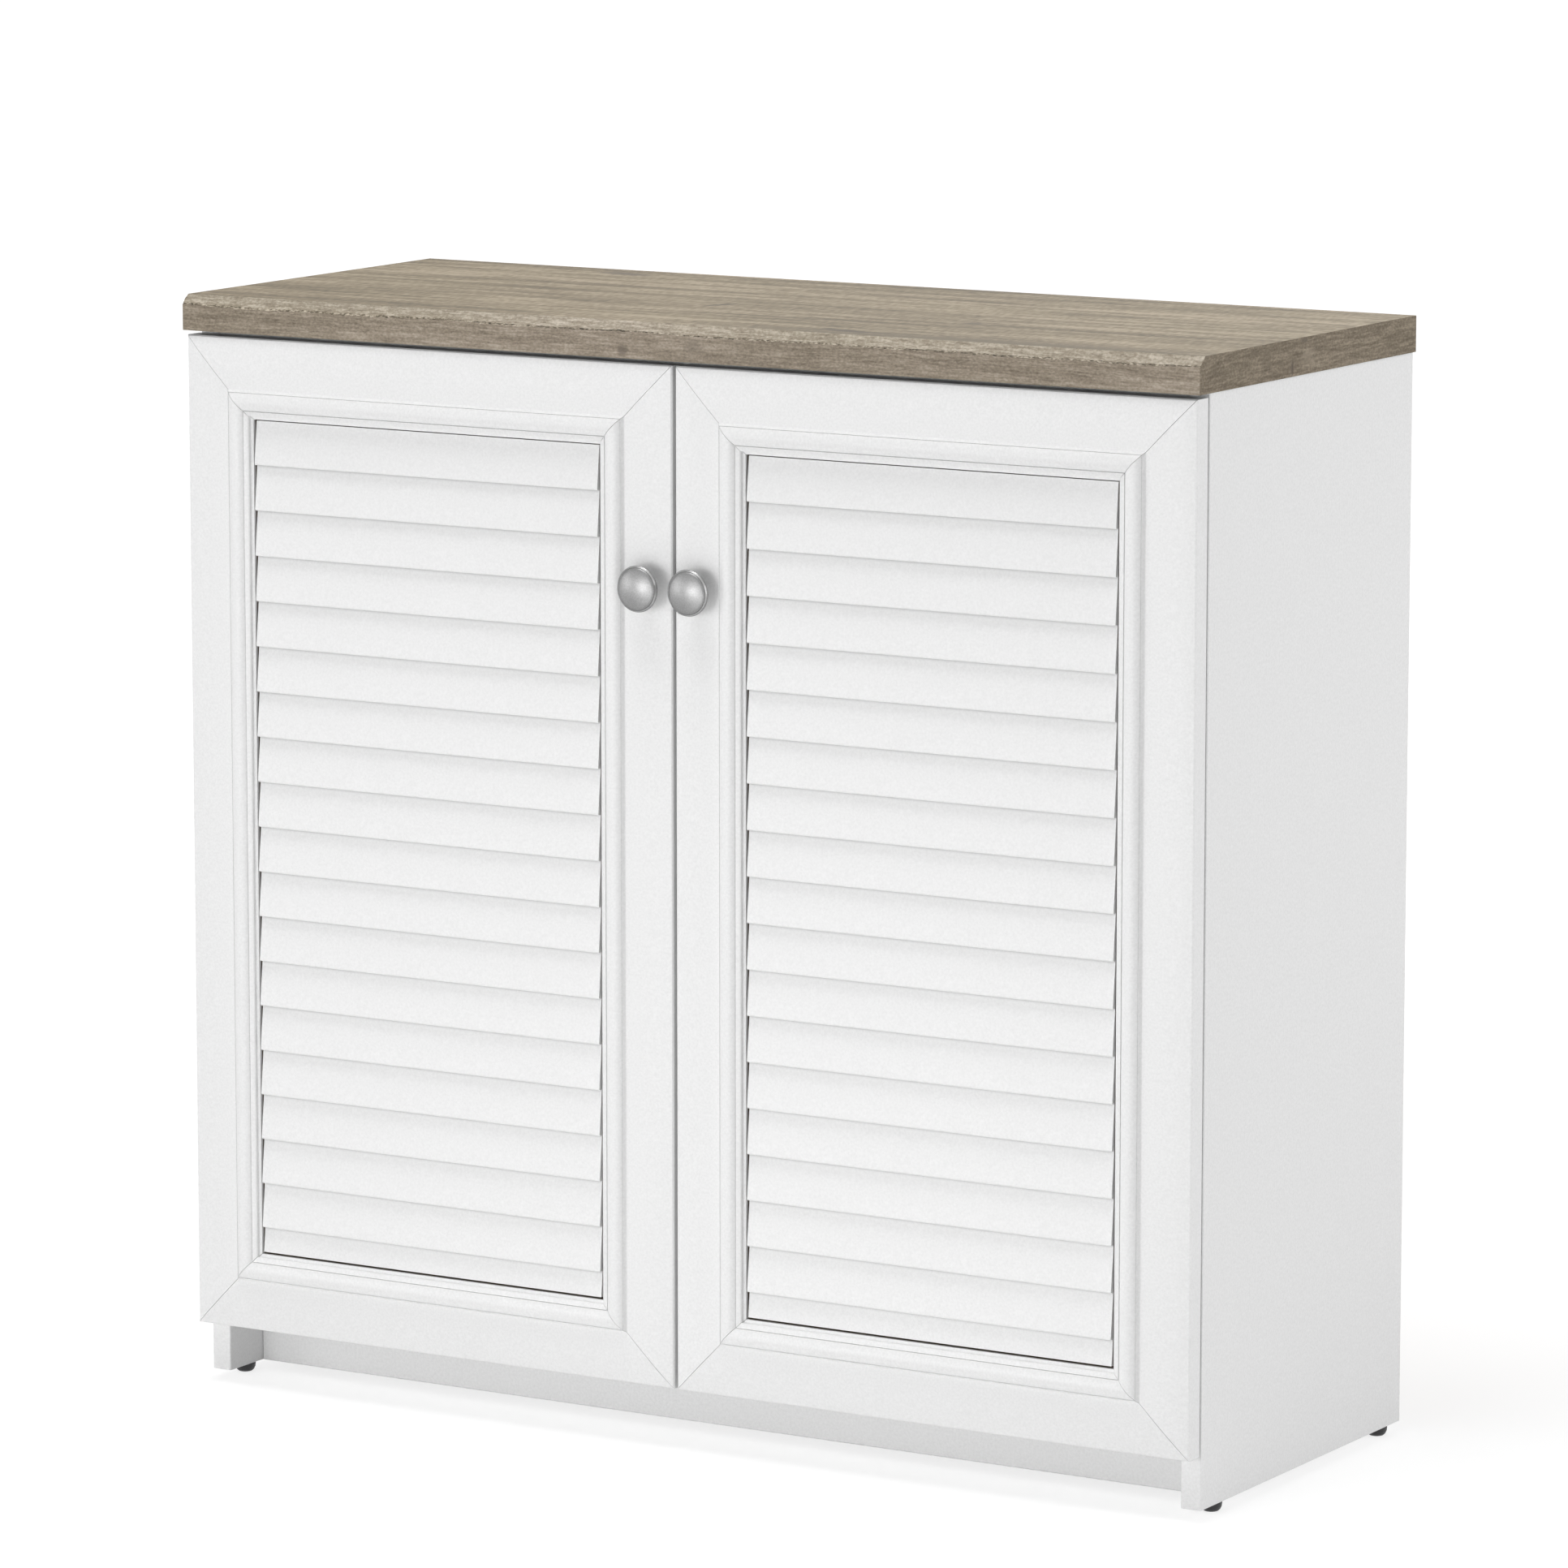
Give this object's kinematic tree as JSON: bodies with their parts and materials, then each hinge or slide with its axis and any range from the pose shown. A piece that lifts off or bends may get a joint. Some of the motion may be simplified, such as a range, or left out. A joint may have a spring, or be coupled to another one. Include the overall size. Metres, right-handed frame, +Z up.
{
  "type": "storage cabinet",
  "caption": "Low white storage cabinet with a wood-look top, framed louvre-effect doors on concealed hinges, round knobs and adjustable shelves.",
  "frame": {"origin": "on the floor under the middle of the cabinet's bounding box", "axes": "+Z up, +X along the width to the right of someone facing the doors, +Y from the doors to the back"},
  "size_m": [0.806, 0.3318, 0.7813],
  "materials": {
    "white_laminate": "white melamine laminate on particle board, satin",
    "white_foil": "white foil wrapped round fibreboard, satin",
    "weathered_wood": "grey-brown weathered wood look with fine straight grain, matt",
    "white_hardboard": "thin hardboard, white on the inside, matt",
    "satin_nickel": "satin nickel plating",
    "nickel_plated_steel": "bright nickel-plated steel",
    "black_plastic": "moulded black plastic",
    "clear_rubber": "clear soft bumper"
  },
  "bodies": {
    "carcass": {"left_side_panel": "white_laminate", "right_side_panel": "white_laminate", "worktop": "weathered_wood", "bottom_panel": "white_laminate", "toe_kick": "white_laminate", "front_top_rail": "white_laminate", "back_top_rail": "white_laminate", "back_panel": "white_hardboard", "lower_shelf": "white_laminate", "upper_shelf": "white_laminate", "lower_shelf_pin_front_left": "nickel_plated_steel", "lower_shelf_pin_front_right": "nickel_plated_steel", "lower_shelf_pin_rear_left": "nickel_plated_steel", "lower_shelf_pin_rear_right": "nickel_plated_steel", "upper_shelf_pin_front_left": "nickel_plated_steel", "upper_shelf_pin_front_right": "nickel_plated_steel", "upper_shelf_pin_rear_left": "nickel_plated_steel", "upper_shelf_pin_rear_right": "nickel_plated_steel", "glide_front_left": "black_plastic", "glide_front_right": "black_plastic", "glide_rear_left": "black_plastic", "glide_rear_right": "black_plastic", "left_lower_hinge_plate": "nickel_plated_steel", "left_lower_hinge_arm": "nickel_plated_steel", "left_upper_hinge_plate": "nickel_plated_steel", "left_upper_hinge_arm": "nickel_plated_steel", "right_lower_hinge_plate": "nickel_plated_steel", "right_lower_hinge_arm": "nickel_plated_steel", "right_upper_hinge_plate": "nickel_plated_steel", "right_upper_hinge_arm": "nickel_plated_steel"},
    "left_door": {"left_door_hinge_stile": "white_foil", "left_door_knob_stile": "white_foil", "left_door_bottom_rail": "white_foil", "left_door_top_rail": "white_foil", "left_door_louvre_panel": "white_foil", "left_knob": "satin_nickel", "left_knob_screw": "nickel_plated_steel", "left_lower_hinge_cup": "nickel_plated_steel", "left_lower_hinge_pin": "nickel_plated_steel", "left_upper_hinge_cup": "nickel_plated_steel", "left_upper_hinge_pin": "nickel_plated_steel", "left_lower_bumper": "clear_rubber", "left_upper_bumper": "clear_rubber"},
    "right_door": {"right_door_hinge_stile": "white_foil", "right_door_knob_stile": "white_foil", "right_door_bottom_rail": "white_foil", "right_door_top_rail": "white_foil", "right_door_louvre_panel": "white_foil", "right_knob": "satin_nickel", "right_knob_screw": "nickel_plated_steel", "right_lower_hinge_cup": "nickel_plated_steel", "right_lower_hinge_pin": "nickel_plated_steel", "right_upper_hinge_cup": "nickel_plated_steel", "right_upper_hinge_pin": "nickel_plated_steel", "right_lower_bumper": "clear_rubber", "right_upper_bumper": "clear_rubber"}
  },
  "joints": [
    {"name": "left_door_hinge", "type": "hinge", "parent": "carcass", "child": "left_door", "pos_m": [-0.3946, -0.14157, 0.3985], "axis": [0, 0, -1], "range_deg": [0, 95]},
    {"name": "right_door_hinge", "type": "hinge", "parent": "carcass", "child": "right_door", "pos_m": [0.3946, -0.14157, 0.3985], "axis": [0, 0, 1], "range_deg": [0, 95]}
  ]
}
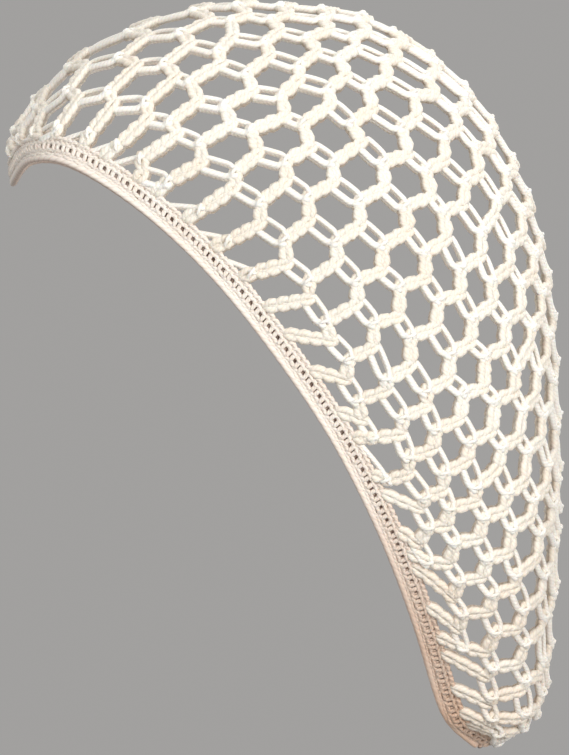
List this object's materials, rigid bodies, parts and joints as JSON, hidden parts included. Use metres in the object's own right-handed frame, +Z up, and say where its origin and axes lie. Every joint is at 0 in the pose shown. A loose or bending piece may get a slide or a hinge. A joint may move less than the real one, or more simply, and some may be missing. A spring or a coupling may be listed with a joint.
{
  "type": "crochet hair snood",
  "caption": "Hollow crochet net bag that holds long hair at the back of the head, with a tight stitched band and a corded edge round its face opening.",
  "frame": {"origin": "the point inside the crown that sits on the top of the head", "axes": "+Z up, -Y towards the face, +X towards the wearer's left ear; X = 0 is the middle plane"},
  "size_m": [0.1632, 0.2016, 0.2735],
  "materials": {
    "yarn": "matte cream cotton yarn"
  },
  "bodies": {
    "root": {"net_bag": "yarn", "stitched_band": "yarn", "edge_cord": "yarn"}
  },
  "joints": []
}
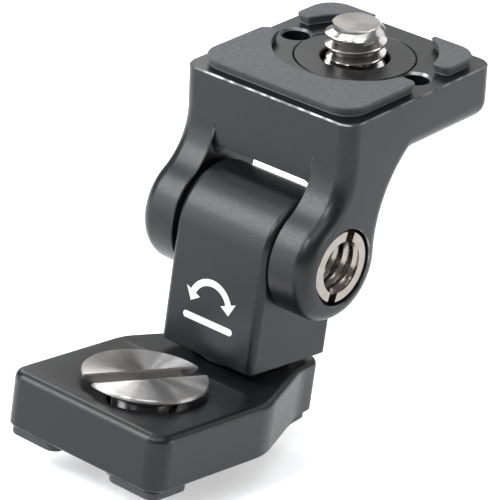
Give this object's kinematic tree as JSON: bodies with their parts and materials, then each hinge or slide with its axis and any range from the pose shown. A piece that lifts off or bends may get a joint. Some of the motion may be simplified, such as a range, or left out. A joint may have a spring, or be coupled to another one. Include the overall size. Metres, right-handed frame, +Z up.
{
  "type": "swivel and tilt bracket",
  "caption": "Small swivel and tilt bracket: a slotted base screw, a knuckle that swivels, and a forked, padded platform with a camera-size screw that tilts on side pivots.",
  "frame": {"origin": "where the axis of the base screw meets the underside of the base pads", "axes": "+X along the tilt axis to the right, +Y to the back from the base screw towards the swivel, +Z up"},
  "size_m": [0.022, 0.0448, 0.0442],
  "materials": {
    "base_plate": "black satin anodised, fine bead-blasted grain",
    "base_pad_front_left": "matt moulded rubber",
    "base_pad_front_right": "matt moulded rubber",
    "base_pad_rear": "matt moulded rubber",
    "base_screw": "stainless steel, turned face",
    "base_screw_clip": "dark spring steel",
    "swivel_washer": "black nylon",
    "swivel_screw": "stainless steel, turned",
    "swivel_spring_washer": "dark spring steel",
    "knuckle_block": "black satin anodised, fine bead-blasted grain",
    "pivot_washer_left": "black nylon",
    "pivot_washer_right": "black nylon",
    "pivot_bolt_left": "stainless steel, turned",
    "pivot_bolt_right": "stainless steel, turned",
    "tilt_fork": "black satin anodised, fine bead-blasted grain",
    "top_pad_front": "matt moulded rubber",
    "top_pad_rear_left": "matt moulded rubber",
    "top_pad_rear_right": "matt moulded rubber",
    "top_disc": "black satin anodised",
    "top_screw": "stainless steel, turned",
    "top_screw_ring": "dark spring steel"
  },
  "bodies": {
    "base": {"base_plate": "base_plate", "base_pad_front_left": "base_pad_front_left", "base_pad_front_right": "base_pad_front_right", "base_pad_rear": "base_pad_rear", "swivel_washer": "swivel_washer", "swivel_spring_washer": "swivel_spring_washer"},
    "base_clip": {"base_screw_clip": "base_screw_clip"},
    "base_screw": {"base_screw": "base_screw"},
    "knuckle": {"knuckle_block": "knuckle_block", "pivot_washer_left": "pivot_washer_left", "pivot_washer_right": "pivot_washer_right"},
    "swivel_screw": {"swivel_screw": "swivel_screw"},
    "pivot_bolt_left": {"pivot_bolt_left": "pivot_bolt_left"},
    "pivot_bolt_right": {"pivot_bolt_right": "pivot_bolt_right"},
    "fork": {"tilt_fork": "tilt_fork", "top_pad_front": "top_pad_front", "top_pad_rear_left": "top_pad_rear_left", "top_pad_rear_right": "top_pad_rear_right", "top_disc": "top_disc", "top_screw_ring": "top_screw_ring"},
    "top_screw": {"top_screw": "top_screw"}
  },
  "joints": [
    {"name": "base_screw_float", "type": "slide", "parent": "base", "child": "base_clip", "axis": [0, 0, 1], "range_m": [-0.0009, 0]},
    {"name": "base_screw_turn", "type": "hinge", "parent": "base_clip", "child": "base_screw", "pos_m": [0, 0, 0], "axis": [0, 0, 1], "continuous": true},
    {"name": "swivel", "type": "hinge", "parent": "base", "child": "knuckle", "pos_m": [0, 0.0149, 0.0077], "axis": [0, 0, 1], "continuous": true},
    {"name": "swivel_screw_turn", "type": "hinge", "parent": "knuckle", "child": "swivel_screw", "pos_m": [0, 0.0149, 0.0077], "axis": [0, 0, 1], "continuous": true},
    {"name": "pivot_left_turn", "type": "hinge", "parent": "knuckle", "child": "pivot_bolt_left", "pos_m": [-0.0107, 0.0149, 0.02], "axis": [-1, 0, 0], "continuous": true},
    {"name": "pivot_right_turn", "type": "hinge", "parent": "knuckle", "child": "pivot_bolt_right", "pos_m": [0.0107, 0.0149, 0.02], "axis": [1, 0, 0], "continuous": true},
    {"name": "tilt", "type": "hinge", "parent": "knuckle", "child": "fork", "pos_m": [0, 0.0149, 0.02], "axis": [1, 0, 0], "range_deg": [-88.3, 106.7]},
    {"name": "top_screw_turn", "type": "hinge", "parent": "fork", "child": "top_screw", "pos_m": [0, 0.02646, 0.03702], "axis": [0, -0.1444, 0.9895], "continuous": true}
  ]
}
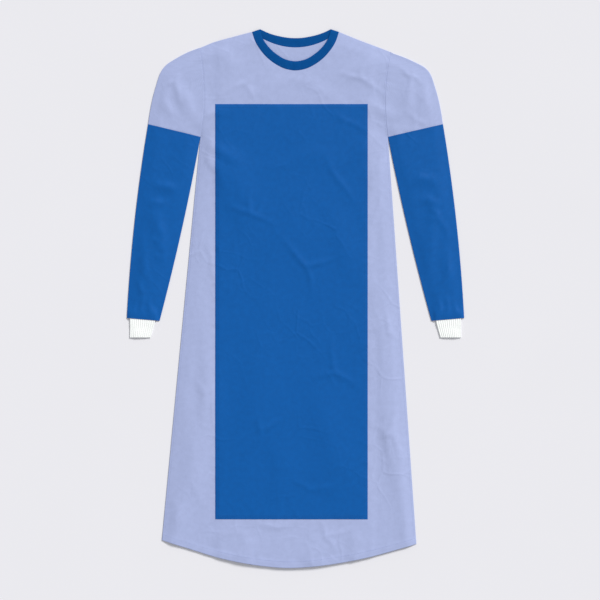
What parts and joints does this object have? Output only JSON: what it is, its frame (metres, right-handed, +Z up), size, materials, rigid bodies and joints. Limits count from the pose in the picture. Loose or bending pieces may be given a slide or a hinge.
______________________________
• WHAT IS EXPECTED: Write down only how many lines in the listing contain the word "joints".

• WRITTEN ANSWER: 5